For teams that want operator-level help auditing what they have and building out what's missing, book a call.

Frequently asked questions

What is demand generation content?

Demand generation content helps buyers evaluate a problem, compare approaches, and build internal consensus before they ever talk to sales. It targets commercial intent rather than audience growth alone. In B2B SaaS, that usually means content that handles proof, objections, and vendor selection earlier in the buying process.

How is demand generation content different from content marketing?

Content marketing usually builds awareness and trust over time, while demand generation content tries to create buying momentum now. That difference shapes the formats you choose, the way you distribute them, and the metrics you watch. If you treat them the same, you may grow traffic and still miss pipeline.

Which demand generation content formats drive the most pipeline?

For B2B SaaS, five formats tend to matter most: expert-led thought leadership, original research, competitor comparison pages, video case studies, and gated frameworks. Each works for a different job, from shaping buying criteria to capturing high-intent search and helping champions sell internally. The stack matters more than any single asset, because buyers move across channels and rarely evaluate vendors in a straight line.

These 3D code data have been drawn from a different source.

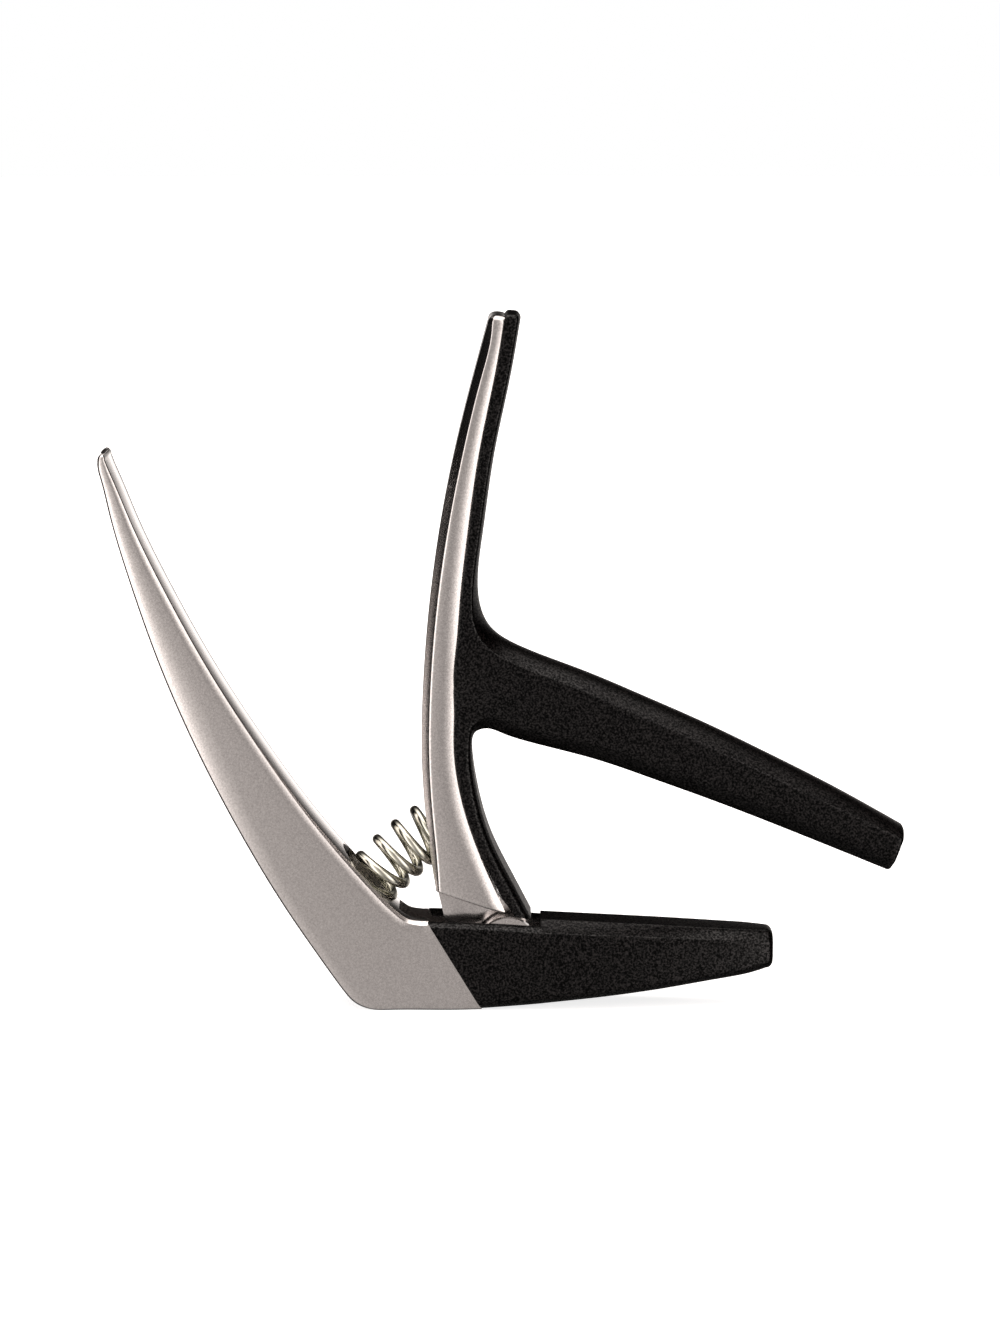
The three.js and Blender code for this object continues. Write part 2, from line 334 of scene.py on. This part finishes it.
def noise(tree, scale, detail, roughness=0.5):
    node = tree.nodes.new("ShaderNodeTexNoise")
    node.inputs["Scale"].default_value = scale
    node.inputs["Detail"].default_value = detail
    node.inputs["Roughness"].default_value = roughness
    coordinates = tree.nodes.new("ShaderNodeTexCoord")
    tree.links.new(coordinates.outputs["Object"], node.inputs["Vector"])
    return node.outputs["Fac"]


def ramp(tree, source, low, high, start, end):
    """Turns a value from low..high into a colour from start to end."""
    node = tree.nodes.new("ShaderNodeValToRGB")
    node.color_ramp.elements[0].position = low
    node.color_ramp.elements[1].position = high
    node.color_ramp.elements[0].color = (*start, 1)
    node.color_ramp.elements[1].color = (*end, 1)
    tree.links.new(source, node.inputs["Fac"])
    return node.outputs["Color"]


def vector_math(tree, operation, a, b):
    node = tree.nodes.new("ShaderNodeVectorMath")
    node.operation = operation
    tree.links.new(a, node.inputs[0])
    tree.links.new(b, node.inputs[1])
    return node.outputs["Vector"]


def bump(tree, principled, source, strength, distance):
    node = tree.nodes.new("ShaderNodeBump")
    node.inputs["Strength"].default_value = strength
    node.inputs["Distance"].default_value = distance
    tree.links.new(source, node.inputs["Height"])
    tree.links.new(node.outputs["Normal"], principled.inputs["Normal"])


def silver_paint():
    """Satin metallic paint: warm grey flakes under a thin clear coat, with a slight orange peel."""
    material, tree, principled = shader("silver_paint", (0.6, 0.575, 0.56), 1.0, 0.22)
    flakes = noise(tree, 4200, 3, 0.7)
    tint = ramp(tree, flakes, 0.3, 0.72, (0.5, 0.475, 0.465), (0.74, 0.71, 0.695))
    tree.links.new(tint, principled.inputs["Base Color"])
    bump(tree, principled, flakes, 0.12, 0.00008)
    principled.inputs["Coat Weight"].default_value = 1.0
    principled.inputs["Coat Roughness"].default_value = 0.05
    return material


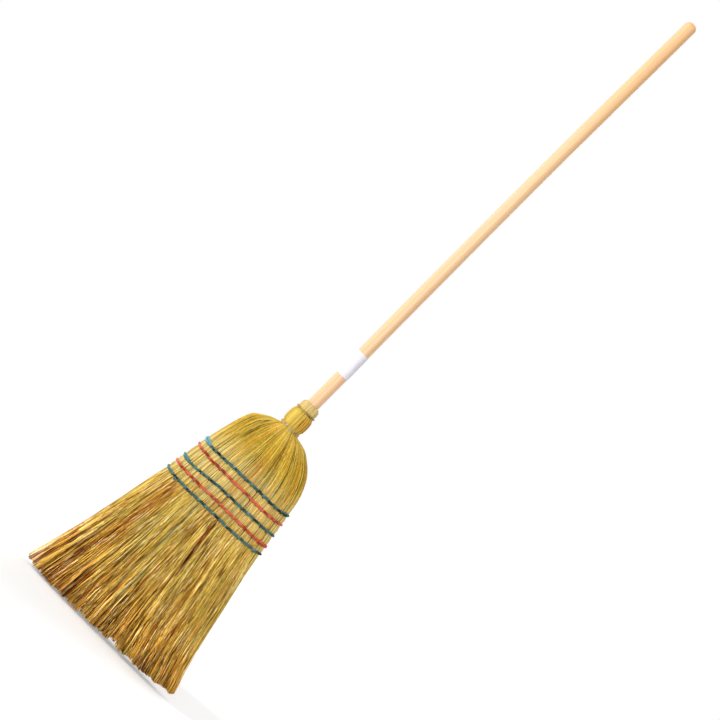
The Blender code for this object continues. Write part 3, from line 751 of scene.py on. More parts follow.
# Streaks in the straw of the front
streakValues = {
    "fade": 0.012,  # metres over which a streak ends
    "wide": 1.9,  # mm from which a streak is patchy
    "streaks": (
        # hue, darkness (partly painted shade in the gaps, partly the straw's own dark colour),
        # half width in mm, and the line that it follows downwards, as height and place across
        (0.96, 0.17, 15.0, ((0.285, -0.084), (0.206, -0.090), (0.140, -0.097), (0.110, -0.103))),
        (0.96, 0.50, 7.0, ((0.120, -0.108), (0.060, -0.118), (0.000, -0.123))),
        (0.96, 0.70, 2.0, ((0.108, -0.111), (0.080, -0.115), (0.055, -0.119))),
        (1.00, 0.55, 7.0, ((0.075, -0.079), (0.030, -0.080), (0.000, -0.081))),
        (-0.20, 0.12, 4.0, ((0.208, -0.074), (0.176, -0.077))),
        (0.70, 0.55, 1.5, ((0.262, -0.071), (0.163, -0.074), (0.120, -0.078))),
        (-0.20, 0.32, 4.5, ((0.290, -0.028), (0.230, -0.027), (0.180, -0.026))),
        (0.60, 0.60, 1.4, ((0.250, -0.031), (0.206, -0.031), (0.090, -0.028), (0.040, -0.027))),
        (-0.20, -0.24, 4.5, ((0.150, -0.012), (0.090, -0.012), (0.050, -0.012))),
        (0.33, -0.12, 6.0, ((0.276, -0.053), (0.237, -0.052), (0.195, -0.052))),
        (0.86, 0.25, 1.8, ((0.262, -0.004), (0.200, -0.001), (0.100, 0.003))),
        (0.92, 0.75, 1.0, ((0.250, 0.0225), (0.225, 0.0262), (0.205, 0.0285), (0.186, 0.0315),
                           (0.160, 0.0354))),
        (0.92, 0.60, 1.4, ((0.282, 0.0180), (0.272, 0.0190))),
        (0.87, -0.16, 4.2, ((0.291, 0.0164), (0.262, 0.0190), (0.241, 0.0214), (0.222, 0.0245))),
        (0.95, 0.90, 1.8, ((0.224, 0.0245), (0.202, 0.0300), (0.170, 0.0330))),
        (0.95, 1.00, 2.0, ((0.262, 0.0300), (0.224, 0.0400), (0.205, 0.0455))),
        (0.90, 0.70, 1.6, ((0.250, 0.0530), (0.206, 0.0570))),
        (0.95, 0.90, 1.6, ((0.108, -0.0270), (0.080, -0.0240), (0.050, -0.0210))),
        (0.92, 0.70, 1.8, ((0.132, 0.0010), (0.080, 0.0020))),
        (0.95, 0.80, 1.6, ((0.092, -0.1385), (0.066, -0.1390))),
        (0.92, 0.60, 1.6, ((0.258, -0.1080), (0.226, -0.1120))),
        (0.92, 0.80, 1.7, ((0.175, -0.0720), (0.150, -0.0710))),
        (0.95, 0.80, 1.5, ((0.060, -0.1510), (0.020, -0.1580))),
        (0.92, 0.90, 2.0, ((0.060, 0.0420), (0.020, 0.0500))),
        (0.95, 0.90, 1.8, ((0.060, 0.1420), (0.030, 0.1500))),
        (0.90, 0.60, 1.3, ((0.240, 0.0560), (0.170, 0.0720), (0.120, 0.0830))),
        (0.90, 0.60, 1.3, ((0.200, -0.1120), (0.130, -0.1290), (0.080, -0.1420))),
        (0.84, 0.45, 2.2, ((0.225, 0.0250), (0.163, 0.0300), (0.120, 0.0350))),
        (0.94, 0.75, 2.6, ((0.085, 0.012), (0.040, 0.013), (0.000, 0.013))),
        (0.95, 0.55, 3.2, ((0.130, 0.098), (0.094, 0.102), (0.060, 0.105))),
        (0.92, 0.80, 9.5, ((0.062, 0.107), (0.000, 0.112))),
        (0.72, 0.25, 10.0, ((0.075, 0.145), (0.000, 0.162))),
        (0.92, 0.16, 6.0, ((0.045, -0.095), (0.000, -0.097))),
        (0.60, 0.12, 5.0, ((0.125, 0.027), (0.026, 0.030))),
        (0.34, -0.18, 3.2, ((0.272, 0.031), (0.184, 0.043), (0.100, 0.060), (0.050, 0.071))),
        (0.32, -0.15, 2.2, ((0.250, 0.060), (0.150, 0.084), (0.060, 0.100))),
        (0.32, -0.15, 2.0, ((0.200, -0.108), (0.100, -0.131), (0.020, -0.150))),
        (0.34, -0.10, 10.0, ((0.085, -0.164), (0.000, -0.181))),
        (0.30, -0.15, 2.0, ((0.160, -0.060), (0.060, -0.066), (0.000, -0.068))),
        (0.08, 0.85, 3.8, ((0.460, -0.049), (0.440, -0.053), (0.425, -0.056))),
        (0.10, 0.90, 2.9, ((0.478, -0.043), (0.470, -0.047), (0.464, -0.050))),
        (0.12, 0.40, 3.5, ((0.428, -0.016), (0.408, -0.020), (0.388, -0.021))),
        (0.12, 0.38, 3.5, ((0.430, 0.022), (0.402, 0.028), (0.385, 0.030))),
        (0.14, 0.32, 3.5, ((0.430, 0.047), (0.408, 0.053), (0.388, 0.055))),
        (0.60, 0.35, 1.6, ((0.484, 0.006), (0.455, 0.013), (0.420, 0.024))),
        (0.55, 0.40, 1.4, ((0.482, 0.018), (0.462, 0.034), (0.438, 0.046))),
        (0.46, -0.15, 7.0, ((0.488, -0.006), (0.460, -0.004), (0.432, 0.000))),
        (0.80, 0.02, 6.5, ((0.529, 0.007), (0.498, 0.009))),
        (0.92, 0.50, 1.0, ((0.522, -0.001), (0.500, 0.000))),
        (0.36, -0.12, 6.0, ((0.529, -0.018), (0.498, -0.019))),
        (0.06, 0.14, 4.0, ((0.335, -0.032), (0.300, -0.031))),
        (0.95, 0.55, 2.4, ((0.309, -0.052), (0.300, -0.052))),
    ),
}


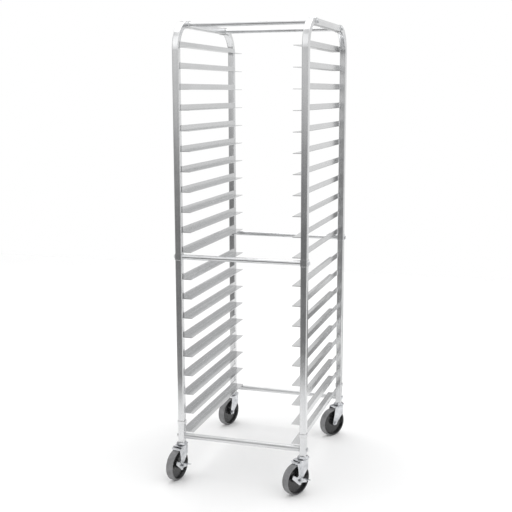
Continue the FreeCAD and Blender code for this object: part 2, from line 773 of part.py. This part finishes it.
def brake_lever(corner):
    """Rocker on the axle: two arms with pedals turned outwards, and a stop tab below."""
    body = new_body(f"brake_lever_{corner}")
    inner_face = f"({LEG_FACE} + Dim.lever_gap)"
    half_width, tab_half = "Dim.lever_half_width", "Dim.lever_tab_half_width"
    front, back, tab = (f"Dim.lever_{arm}_reach" for arm in ("front", "back", "tab"))
    rounded = (
        from_arm("back", back, f"-{half_width}"),
        from_arm("tab", tab, tab_half),
        from_arm("tab", tab, f"-{tab_half}"),
        from_arm("front", front, half_width),
    )
    notch = from_arm("back", "Dim.lever_notch_reach", f"-{half_width}")
    plate = new_sketch(body, "YZ_Plane", inner_face)
    add_polygon(
        plate,
        (
            from_arm("front", front, f"-{half_width}"),
            ("0", "Dim.lever_waist"),
            from_arm("back", back, half_width),
            rounded[0],
            notch,
            *rounded[1:],
        ),
    )
    pad(body, plate, "Dim.lever_thickness")
    thickness = value("Dim.lever_thickness")
    round_corners = [(value(y), value(z)) for y, z in rounded]

    def plate_corner(point):
        return any(near(point.y, y) and near(point.z, z) for y, z in round_corners)

    ease(body, "Fillet", plate_corner, longest=thickness + SLACK, Radius="Dim.lever_thickness")
    for arm, upper in (("front", -1), ("back", 1)):
        tip = f"Dim.lever_{arm}_reach"
        root = f"{tip} - Dim.pedal_length"
        edge = f"{upper} * {half_width}"
        under = f"{upper} * ({half_width} - Dim.lever_thickness)"
        pedal = new_sketch(body, "YZ_Plane", inner_face)
        corners = ((root, under), (tip, under), (tip, edge), (root, edge))
        add_polygon(pedal, [from_arm(arm, *corner) for corner in corners])
        pad(body, pedal, "Dim.lever_thickness + Dim.pedal_width")
    pedal_end = value(f"{inner_face} + Dim.lever_thickness + Dim.pedal_width")

    def pedal_corner(point):
        return near(point.x, pedal_end)

    ease(body, "Fillet", pedal_corner, longest=thickness + SLACK, Radius="Dim.pedal_corner")
    drill(body, "0", "0", AXLE_RUNNING_FIT)
    wheel_place(body, corner)
    node(body, f"brake_lever_{corner}")


for name in CORNERS:
    upper_upright(name)
    lower_upright(name)
    foot(name)
top_rail("left", -1)
top_rail("right", 1)
for bar_level in CROSSBARS:
    crossbar("front", -1, bar_level)
    crossbar("rear", 1, bar_level)
crossbar_bolts()
slide_pairs()
caster_stems()
for name in CORNERS:
    fork(name)
    axle(name)
    wheel_hub(name)
    wheel_tread(name)
for name in BRAKED:
    brake_lever(name)

doc.recompute()

failed = [item.Label for item in doc.Objects if {"Invalid", "Error"} & set(item.State)]
if failed:
    raise RuntimeError(f"these objects did not compute: {failed}")
for part in nodes:
    if part.Shape.isNull() or not part.Shape.isValid() or not part.Shape.Solids:
        raise RuntimeError(f"{part.Label} has no valid solid")

os.makedirs("parts", exist_ok=True)
for part in nodes:
    part.Shape.exportStep(f"parts/{part.Label}.step")
    box = part.Shape.BoundBox
    spans = ((box.XMin, box.XMax), (box.YMin, box.YMax), (box.ZMin, box.ZMax))
    sizes = " by ".join(f"{high - low:.1f}" for low, high in spans)
    print(f"{part.Label}: {len(part.Shape.Solids)} solid(s), {sizes} mm")
print(f"{len(nodes)} nodes written")
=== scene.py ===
import json
import math

import bmesh
import bpy
from mathutils import Matrix, Vector


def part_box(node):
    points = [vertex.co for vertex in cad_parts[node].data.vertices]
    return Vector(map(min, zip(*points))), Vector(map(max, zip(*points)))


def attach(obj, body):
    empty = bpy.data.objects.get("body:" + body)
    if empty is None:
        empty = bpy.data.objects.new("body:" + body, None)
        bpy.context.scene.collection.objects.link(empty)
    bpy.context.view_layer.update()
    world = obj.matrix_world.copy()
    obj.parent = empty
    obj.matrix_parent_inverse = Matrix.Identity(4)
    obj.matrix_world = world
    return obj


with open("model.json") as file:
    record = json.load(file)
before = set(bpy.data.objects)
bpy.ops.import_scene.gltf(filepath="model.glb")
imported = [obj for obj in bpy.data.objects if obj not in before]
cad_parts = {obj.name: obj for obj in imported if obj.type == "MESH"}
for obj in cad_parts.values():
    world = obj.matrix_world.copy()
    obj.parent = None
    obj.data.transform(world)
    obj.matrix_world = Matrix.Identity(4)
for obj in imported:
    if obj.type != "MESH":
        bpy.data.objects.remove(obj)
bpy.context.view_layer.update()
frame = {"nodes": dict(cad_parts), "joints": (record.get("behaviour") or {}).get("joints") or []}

JOINTS = {joint["name"]: joint for joint in frame["joints"]}
FRONT_CASTERS = ("front_left", "front_right")
LEVELS = 20

# Weld beads: runs of ripples, each made of a few rings of corners. Lengths are in metres, and the
# depth and the taper are shares of the radius.
BEAD_RADIUS = 0.0022
BEAD_INSET = 0.0015
BEAD_CORNERS = 10
RIPPLE_LENGTH = 0.0024
RIPPLE_RINGS = 3
RIPPLE_DEPTH = 0.16
TAPER_START = 0.45
TAPER_RISE = 4.0
END_BEAD_RADIUS = BEAD_RADIUS * 0.7
END_BEAD_NEAR = 0.001
END_BEAD_FAR = 0.010
END_BEAD_ABOVE = 0.0006

# Brake strap, in metres: X runs along the axle, and -Y from the kingpin towards the axle. The lip is
# pressed down along the strap's front edge, and the side plate hangs from its right end.
STRAP_ABOVE_TREAD = 0.0075
STRAP_THICKNESS = 0.0020
STRAP_LEFT_END = -0.0205
STRAP_BACK_EDGE = -0.0405
LIP_DEPTH = 0.0065
LIP_OVERLAP = 0.0010
LIP_THICKNESS = 0.0020
NECK_HALF_WIDTH = 0.0165
NECK_BACK_EDGE = -0.0130
PLATE_INNER_FACE = 0.0202
PLATE_OUTER_FACE = 0.0221
PRESSED_EDGE = 0.0005
LIP_EDGE = 0.0004

RIVET_RINGS = 5
RIVET_CORNERS = 16
FLOOR_HALF_SIZE = 4.0


# Node graph helpers ------------------------------------------------------------------------------

def map_range(tree, value, low, high, to_low, to_high):
    item = tree.nodes.new("ShaderNodeMapRange")
    tree.links.new(value, item.inputs["Value"])
    limits = zip(("From Min", "From Max", "To Min", "To Max"), (low, high, to_low, to_high))
    for name, limit in limits:
        item.inputs[name].default_value = limit
    return item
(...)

When should you gate demand generation content?

Gate content when the asset offers something genuinely hard to get elsewhere, like proprietary research, a strong framework, or a practical tool. Leave it open when friction will slow a high-intent buyer who wants fast answers during evaluation. In most cases, gating works best after you've already delivered real value in the open.

How do you measure whether demand generation content is influencing pipeline?

Start with pipeline coverage, marketing-sourced revenue, and progression through your funnel instead of lead volume alone. Then look for account-level signals, like repeat visits to comparison pages, case studies, and research from multiple stakeholders. If those assets influence opportunities earlier and more often, your demand generation content is doing its job.